With regard to the oral communication with the clerk's office, such statements by a member of the clerk's office staff are not official judicial assurances that qualify as unique circumstances. "Judicial officer" means a judge or a member of a judge's staff empowered to speak in the judge's behalf. See, e.g., Moore v. South Carolina Labor Bd., 100 F.3d 162, 164 (D.C. Cir. 1996) (statements by clerk's office staff may constitute "specific assurances," but are not "official judicial action"); United States v. Heller, 957 F.2d 26, 29 (1st Cir. 1992) (rejecting claim of unique circumstances on the basis that "'judicial officer' in this context . . . mean[s] a judge, not an employee in the office of the clerk"); Sonicraft, Inc. v.
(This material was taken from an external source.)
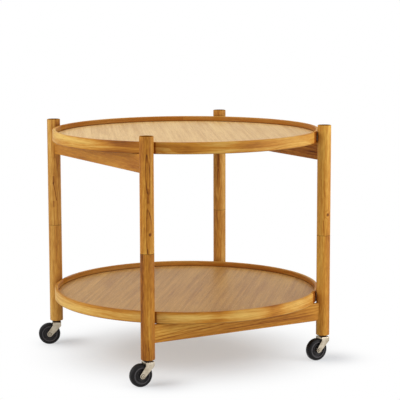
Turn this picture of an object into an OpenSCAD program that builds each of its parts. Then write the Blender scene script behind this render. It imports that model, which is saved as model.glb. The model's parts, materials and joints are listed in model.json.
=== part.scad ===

NLRB, 814 F.2d 385, 387 (7th Cir. 1987) (no unique circumstances where clerk's office employee mistakenly told counsel that petition mailed, rather than received, in 30 days would be timely).


Although it may appear at first blush that the Tenth and Eleventh Circuits have applied the unique circumstances doctrine to allow appeals to proceed in similar situations, those cases are distinguishable because the assurances received from the clerk's offices related to truly clerical matters falling within the direct responsibility of those offices. See Woods v. Wal-Mart, 124 F.3d 219, 1997 WL 527668, at *2 (10th Cir. 1997) (unpublished) (statement by clerk's office personnel regarding whether a particular judgment had been entered); Willis v. Newsome, 747 F.2d 605, 606 (11th Cir. 1984) (assurances about clerk's office's "local custom" and practice for stamping notices of appeal).


Here, the assurances appellants maintain they received deal not with clerical matters, but with the substance of the order itself and the basis for the district court's decision on the motion for a new trial. The clerk's office of course might not accurately interpret a judge's order, and parties should not rely on such sources to construe an order. As a consequence, appellants fail to satisfy the requirements to establish unique circumstances to excuse their untimely filing of this appeal.



For the foregoing reasons, this appeal is dismissed as untimely.